A similar error is raised when g_aot is involved in autodiff (e.g. {func}jax.grad). For consistency, transformation by jax.jit is disallowed as well, even though jit does not meaningfully modify its argument's type signature.

Debug information and analyses, when available

In addition to the primary AOT functionality (separate and explicit lowering, compilation, and execution), JAX's various AOT stages also offer some additional features to help with debugging and gathering compiler feedback.

For instance, as the initial example above shows, lowered functions often offer a text representation. Compiled functions do the same, and also offer cost and memory analyses from the compiler. All of these are provided via methods on the {class}jax.stages.Lowered and {class}jax.stages.Compiled objects (e.g., lowered.as_text() and compiled.cost_analysis() above). You can obtain more debugging information, e.g., source location, by using the debug_info parameter to lowered.as_text().

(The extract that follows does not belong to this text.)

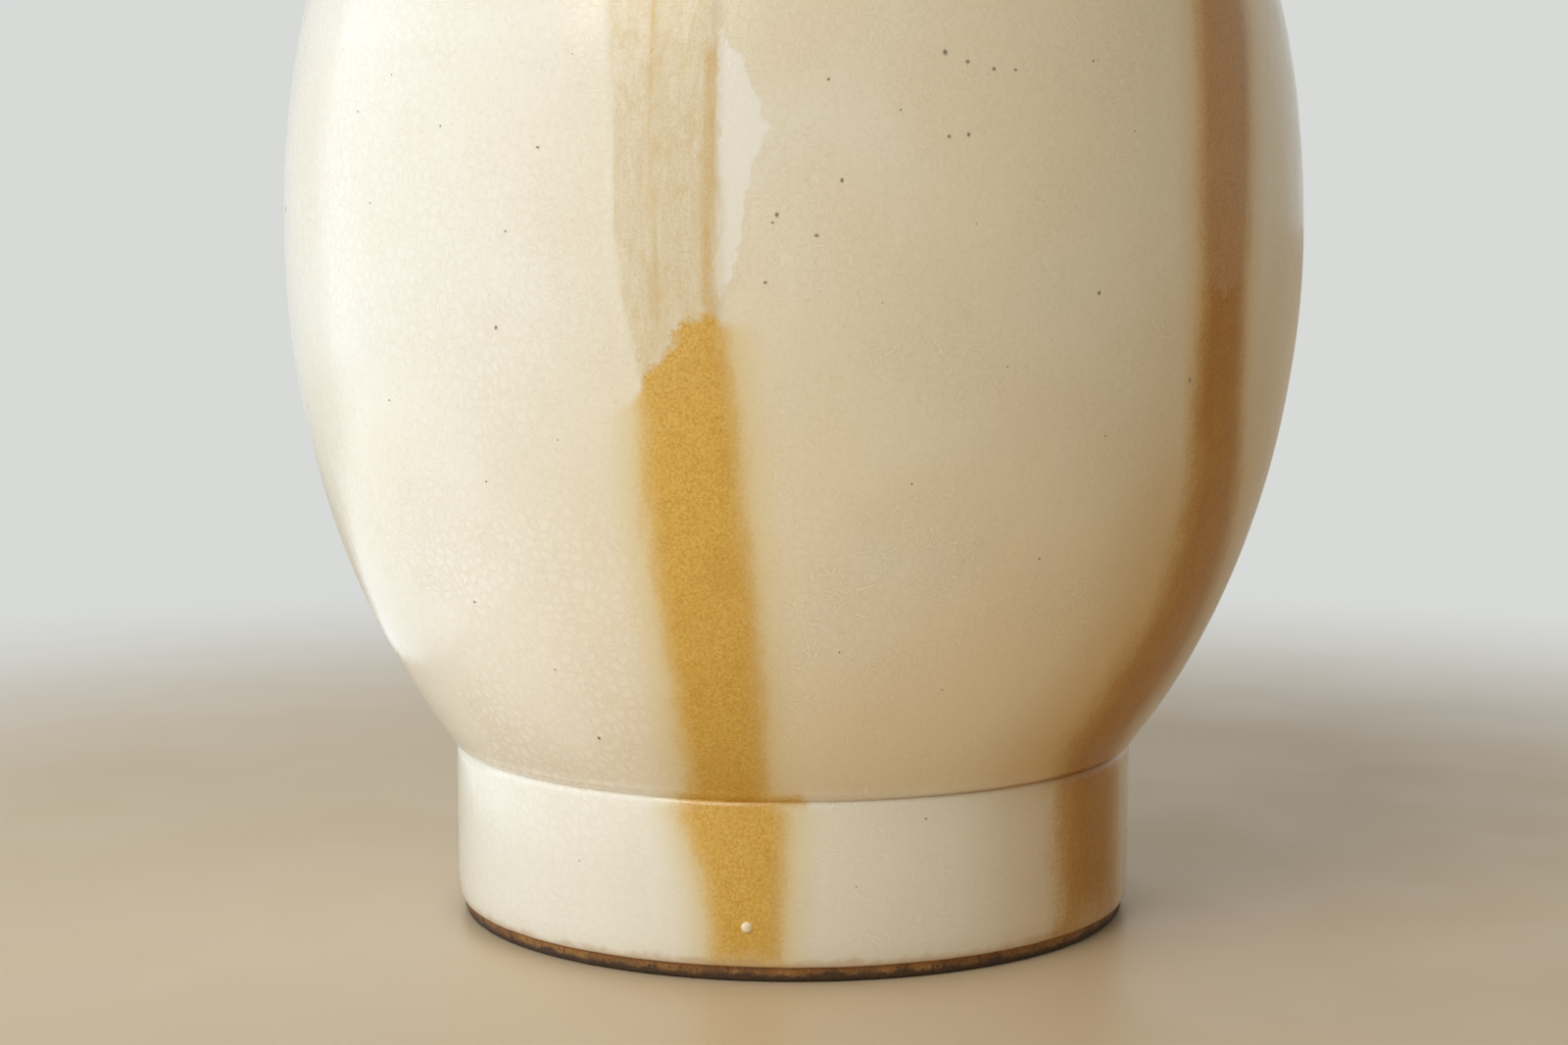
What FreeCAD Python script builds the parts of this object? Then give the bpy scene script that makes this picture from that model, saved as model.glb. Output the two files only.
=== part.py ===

These methods are meant as an aid for manual inspection and debugging, not as a reliably programmable API. Their availability and output vary by compiler, platform, and runtime. This makes for two important caveats:

1. If some functionality is unavailable on JAX's current backend, then the method for it returns something trivial (and False-like). For example, if the compiler underlying JAX does not provide a cost analysis, then compiled.cost_analysis() will be None.

2. If some functionality is available, there are still very limited guarantees on what the corresponding method provides. The return value is not required to be consistent---in type, structure, or value---across JAX configurations, backends/platforms, versions, or even invocations of the method. JAX cannot guarantee that the output of compiled.cost_analysis() on one day will remain the same on the following day.

When in doubt, see the package API documentation for {mod}jax.stages.